* _PROMPT_
Beginning with the first line of the data below, extract each line up to and including the one containing "# Lengths are millimetres, angles degrees.". Copy them exactly and add nothing.

+--

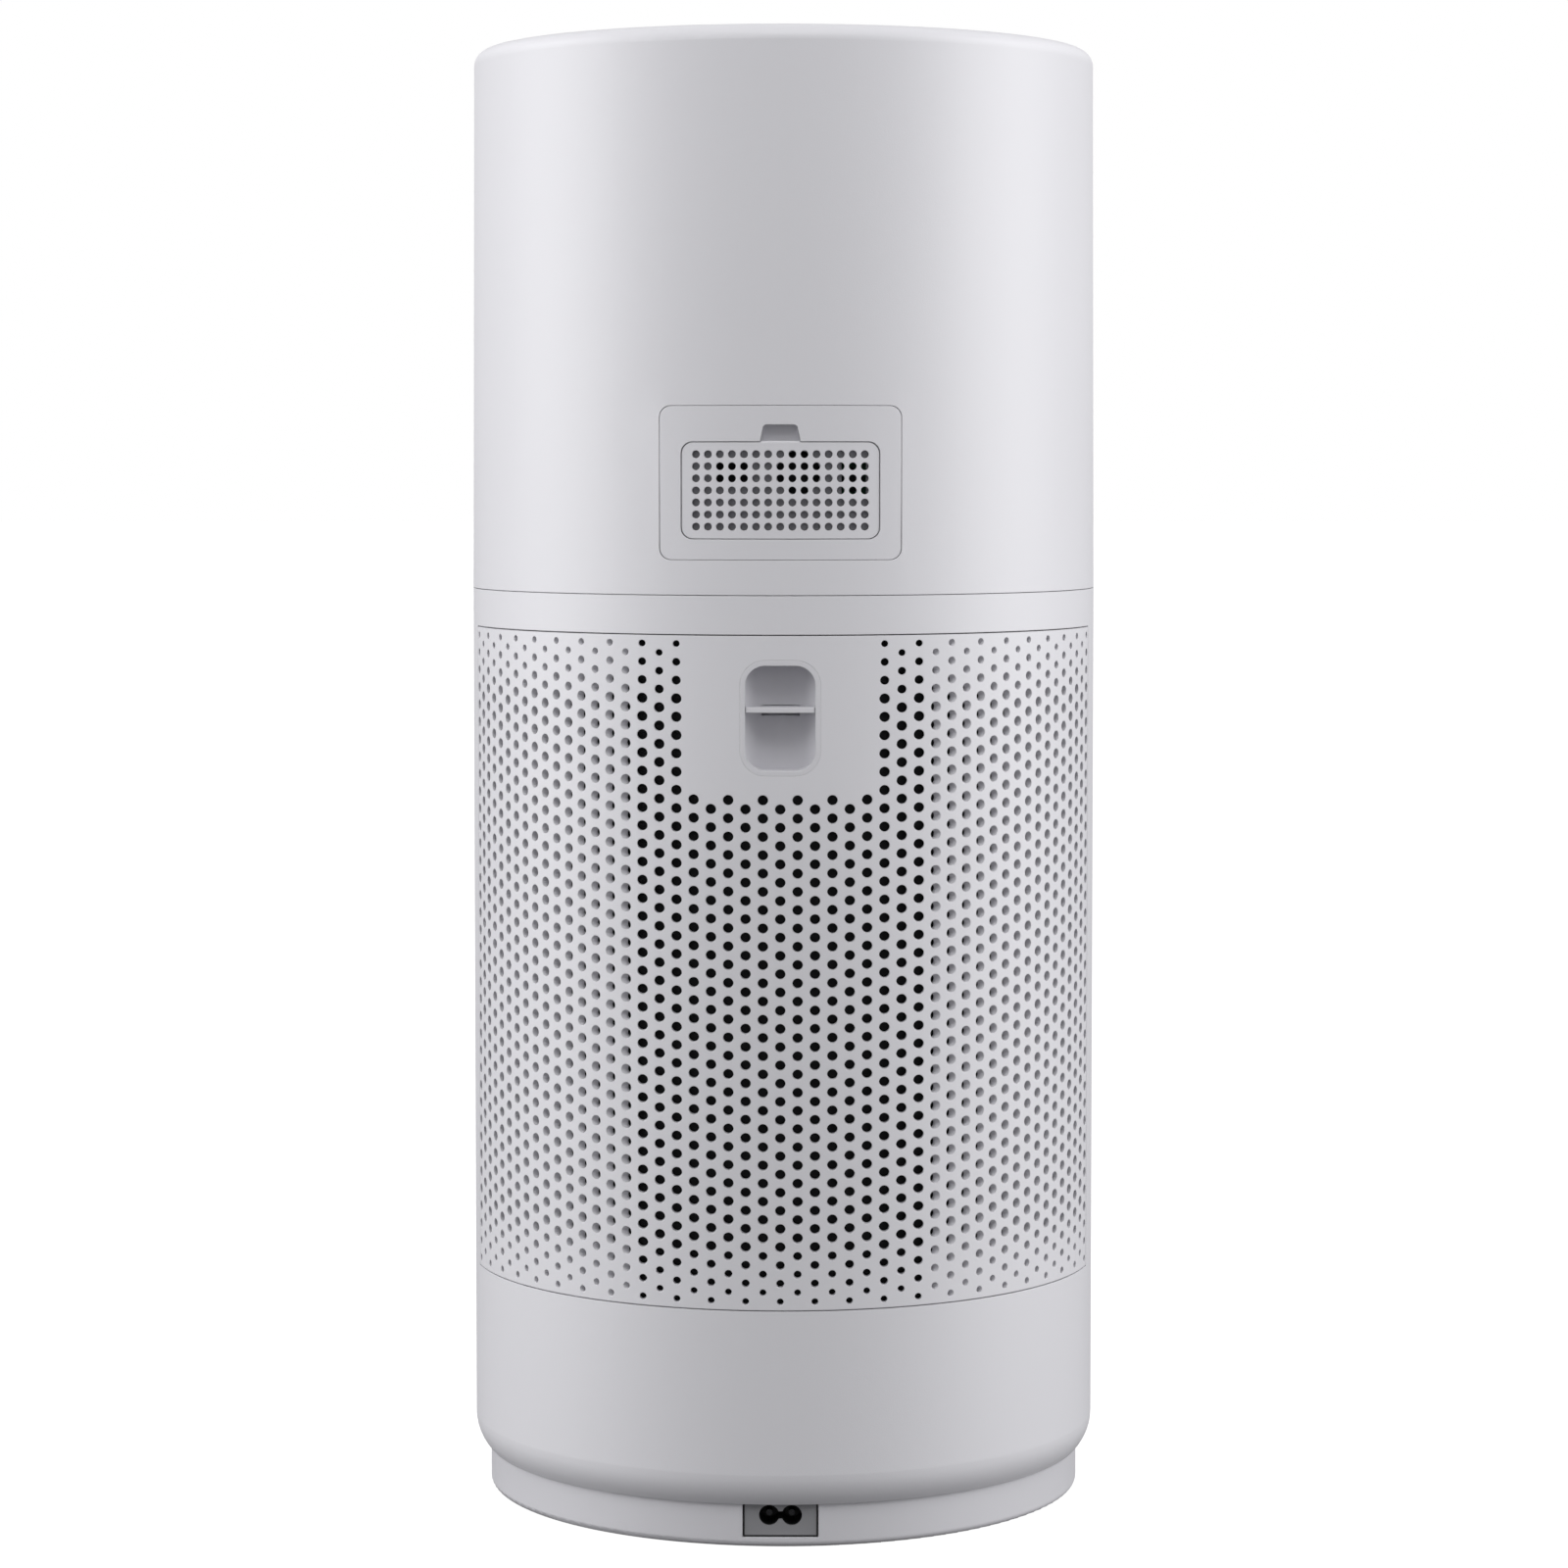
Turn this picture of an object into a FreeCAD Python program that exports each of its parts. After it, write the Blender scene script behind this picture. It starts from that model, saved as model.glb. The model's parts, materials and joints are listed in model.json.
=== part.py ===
import FreeCAD, Part
import math
import os
import Sketcher
from FreeCAD import Vector
from types import SimpleNamespace

# A cylindrical tower air purifier: base, filter housing with a perforated rear door, fan and top.
# +Z is up, the origin is the centre of the footprint, the rear (door, sensor, inlet) faces +Y.
# Lengths are millimetres, angles degrees.

SIZES = {
    # outer form
    "body_radius": 125,
    "upper_height": 214,          # top shell, from the seam to the top rim
    "opening_height": 256.4,      # door opening
    "opening_bottom": 92.7,
    "band_height": 14.7,           # closed band between the door and the seam
    "opening_half_angle": 76,
    "housing_wall": 2.5,
    "ledge_width": 4,
    "ledge_thickness": 2,
    "seam_gap": 0.24,
    "part_gap": 0.3,
    "loose_gap": 0.5,
    "shell_draft": 1,
    "top_round": 6,
    "lip_width": 6.7,
    "lip_wall": 2.2,
    "lip_depth": 10,
    "spigot_depth": 6,
    # base
    "foot_standout": 0.8,
    "foot_radius": 9,
    "foot_thickness": 2.5,
    "foot_circle": 100,
    "foot_gap": 0.1,
    "base_floor": 3,
    "base_wall": 3,
    "base_step": 6,               # how far the base ring stands inside the housing
    "base_round": 2.5,
    "skirt_height": 17.6,
    "skirt_inset": 4.8,
    "skirt_rise": 12.3,
    "base_spigot_top": 40,
    "boss_circle": 104,
    "boss_radius": 5.5,
    "boss_top": 24,
    "screw_head_radius": 3.2,
    "screw_head_height": 2.5,
    "screw_radius": 1.5,
    "screw_seat": 12,
    "screw_length": 28,
    # power inlet
    "inlet_width": 28.3,
    "inlet_bottom": 4.9,
    "inlet_flange": 3.6,
    "inlet_recess": 1.4,          # flat face behind the base ring
    "inlet_body_width": 25,
    "inlet_body_top": 21,
    "inlet_body_depth": 16,
    "pin_spacing": 8.6,
    "pin_radius": 1.2,
    "pin_length": 9.4,
    "socket_radius": 3.9,
    "socket_waist": 3,
    "socket_centre": 13,
    "socket_depth": 14,
    # power board
    "board_width": 100,
    "board_length": 80,
    "board_thickness": 1.6,
    "standoff_height": 6,
    "standoff_radius": 3,
    "standoff_inset": 5,
    "transformer_width": 30,
    "transformer_length": 27,
    "transformer_height": 22,
    "heat_sink_width": 25,
    "heat_sink_thickness": 4,
    "choke_radius": 9,
    "choke_height": 12,
    "capacitor_radius": 8,
    "capacitor_height": 25,
    # filter bay and filter
    "bay_floor": 3,
    "bay_drop": 3,                # bay floor's top below the opening
    "airway": 23.5,               # between the housing wall and the filter
    "locator_wall": 2,
    "locator_gap": 1,
    "locator_height": 5,
    "cap_thickness": 3,
    "cap_rim": 7,
    "cap_wall": 2.7,
    "net_thickness": 0.8,
    "pleat_depth": 20,
    "pleat_count": 90,
    "pleat_thickness": 1.1,
    "carbon_thickness": 7.5,
    "core_wall": 2.5,
    "core_windows": 12,
    "core_window_width": 10,
    "seal_height": 7,
    "seal_width": 10,
    "tab_thickness": 1.5,
    "tab_width": 24,
    "tab_length": 52,
    # cable duct
    "duct_width": 18,
    "duct_depth": 10,
    "duct_wall": 1.5,
    # door
    "door_gap": 0.4,
    "door_wall": 3,
    "hole_radius": 1.96,
    "hole_pitch": 6.547,
    "hole_rise": 6.92,
    "hole_margin": 3.75,
    "plain_width": 71.5,           # unperforated plate round the finger cup
    "plain_drop": 60.4,
    "screen_thickness": 0.6,
    "cup_width": 26.4,
    "cup_height": 39.6,
    "cup_drop": 31.45,            # cup centre below the opening's top
    "cup_corner": 7.5,
    "cup_depth": 15,
    "cup_wall": 2,
    "scoop_radius": 13.6,
    "bar_thickness": 2,
    "bar_rise": 3.1,              # bar centre above the cup centre
    "bar_setback": 0.3,
    "bar_gap": 0.2,
    "neck_width": 14,
    "latch_travel": 1.5,
    "latch_width": 22,
    "latch_plate": 3,
    "latch_tail": 16,
    "latch_head": 12,
    "tongue_width": 12,
    "tongue_bite": 1.8,
    "guide_wall": 2.4,
    "spring_radius": 1.6,
    "spring_wire": 0.6,
    "spring_turns": 5,
    "spring_length": 9,
    "strike_width": 14,
    "strike_thickness": 0.8,
    "switch_width": 12,
    "switch_height": 8,
    # sensor panel
    "bezel_width": 91,
    "bezel_height": 57.8,
    "bezel_rise": 42.35,          # panel centre above the seam
    "bezel_corner": 4.4,
    "bezel_sink": 0.25,
    "bezel_gap": 0.15,
    "bezel_face": 2.7,
    "bezel_flange": 4.5,
    "flange_reach": 3,
    "lid_width": 74.4,
    "lid_height": 36.2,
    "lid_drop": 2.88,             # lid centre below the panel centre
    "lid_sink": 0.5,
    "lid_thickness": 2.2,
    "lid_seat": 2,
    "lid_travel_gap": 0.25,
    "lid_hole_radius": 1.45,
    "lid_hole_pitch": 4.53,
    "notch_width": 15.8,
    "notch_height": 6.6,
    "notch_taper": 1.3,
    "notch_corner": 1.6,
    "notch_depth": 5,
    "lid_tab_gap": 0.6,
    "lid_tab_height": 0.5,
    "bracket_wall": 1.6,
    "gas_port_radius": 8.2,
    "gas_sensor_radius": 4.5,
    "gas_sensor_height": 4,
    "dust_sensor_width": 45,
    "dust_sensor_height": 24,
    "dust_sensor_depth": 4.5,
    # fan
    "deck_thickness": 3,
    "eye_radius": 60,
    "guard_thickness": 2,
    "guard_ring": 35,
    "guard_hub": 12,
    "guard_spokes": 8,
    "cone_foot": 16,
    "cone_wall": 2,
    "casing_inset": 23,           # casing's outer wall inside the body radius
    "casing_wall": 2,
    "casing_foot": 5,
    "casing_height": 133,
    "hub_rise": 83,               # motor plate above the deck
    "hub_radius": 58,
    "vane_count": 13,
    "vane_sweep": 22,
    "vane_thickness": 1.8,
    "impeller_clearance": 15,
    "impeller_rise": 11,          # eye collar above the deck
    "impeller_collar": 10,
    "impeller_plate": 2,
    "blade_height": 30,
    "blade_count": 11,
    "blade_thickness": 1.6,
    "blade_inner_radius": 61,
    "blade_sweep": 34,
    "back_plate": 2.5,
    "wheel_hub_radius": 14,
    "wheel_hub_height": 10,
    "shaft_radius": 4,
    "shaft_gap": 0.05,
    "shaft_overhang": 10,
    "nut_wall": 4,
    "nut_height": 8,
    "rotor_radius": 32,
    "rotor_height": 21.5,
    "rotor_wall": 2,
    "magnet_thickness": 2.5,
    "air_gap": 0.7,
    "slot_count": 12,
    "tooth_width": 3,
    "coil_width": 5.4,
    "coil_overhang": 2,
    "stator_height": 8,
    "stator_lift": 0.75,
    "bearing_radius": 8,
    "bearing_height": 5,
    "tube_wall": 2,
    "bracket_radius": 46,
    "bracket_thickness": 3,
    # top
    "chassis_drop": 22,           # chassis flange below the top rim
    "chassis_plate": 3,
    "chassis_flare": 28,
    "grille_height": 11,
    "grille_fins": 48,
    "fin_thickness": 1.6,
    "grille_ring": 3.3,
    "panel_radius": 54.7,
    "panel_plate": 3,
    "panel_standout": 1,
    "panel_seat": 5,
    "panel_post_radius": 2.5,
    "panel_post_inset": 9,
    "key_radius": 6,
    "key_spacing": 19,
    "key_offset": 20,
    "key_travel": 1,
    "key_standout": 0.6,
    "key_flange": 1.2,
    "key_stem_inset": 3,
    "switch_size": 6,
    "switch_rise": 1.2,
    "window_width": 56,
    "window_height": 20,
    "window_depth": 1,
    "window_offset": 12,
    "window_corner": 4,
}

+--

* _CORRECT RESPONSE_
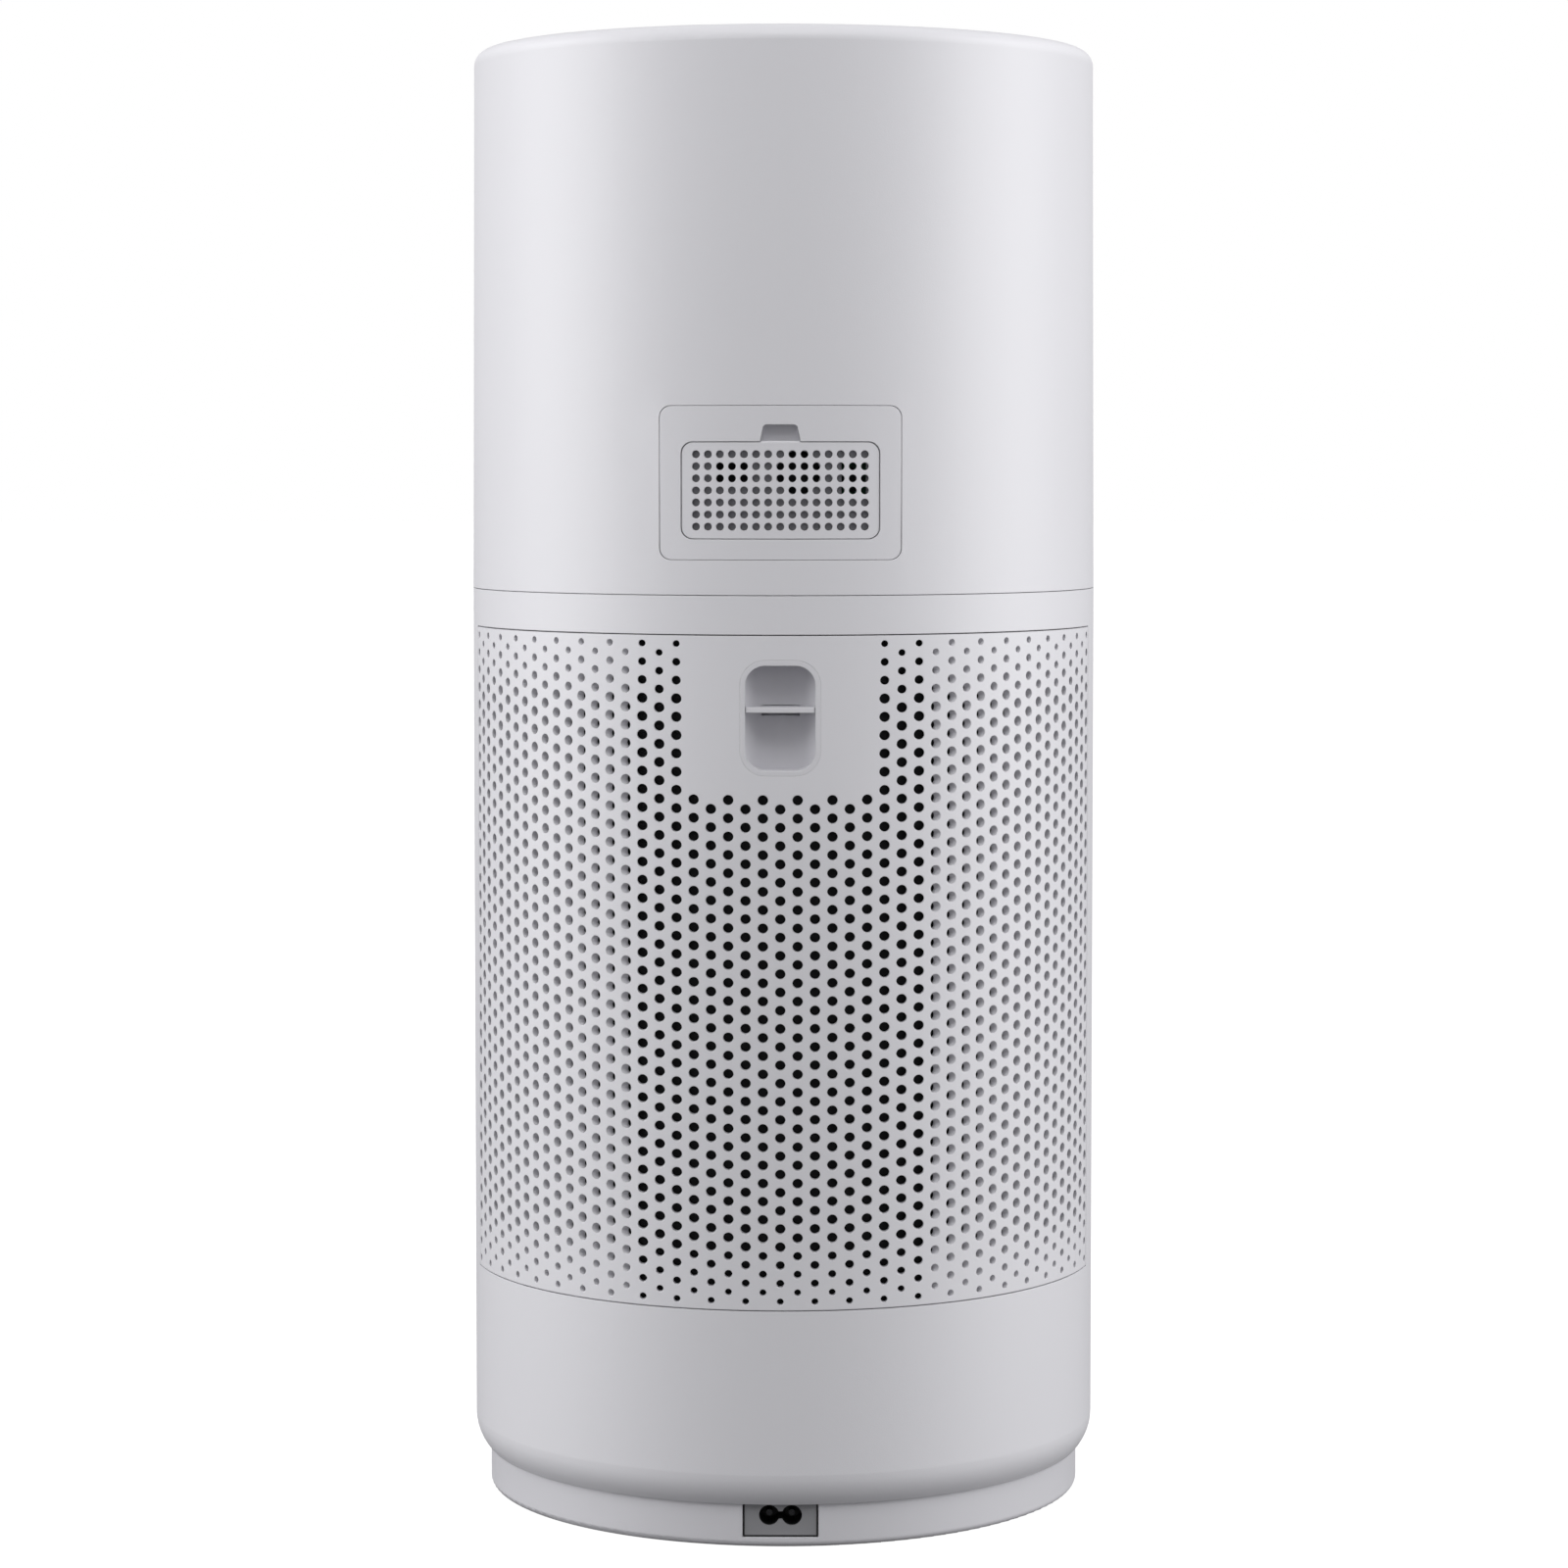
Turn this picture of an object into a FreeCAD Python program that exports each of its parts. After it, write the Blender scene script behind this picture. It starts from that model, saved as model.glb. The model's parts, materials and joints are listed in model.json.
=== part.py ===
import FreeCAD, Part
import math
import os
import Sketcher
from FreeCAD import Vector
from types import SimpleNamespace

# A cylindrical tower air purifier: base, filter housing with a perforated rear door, fan and top.
# +Z is up, the origin is the centre of the footprint, the rear (door, sensor, inlet) faces +Y.
# Lengths are millimetres, angles degrees.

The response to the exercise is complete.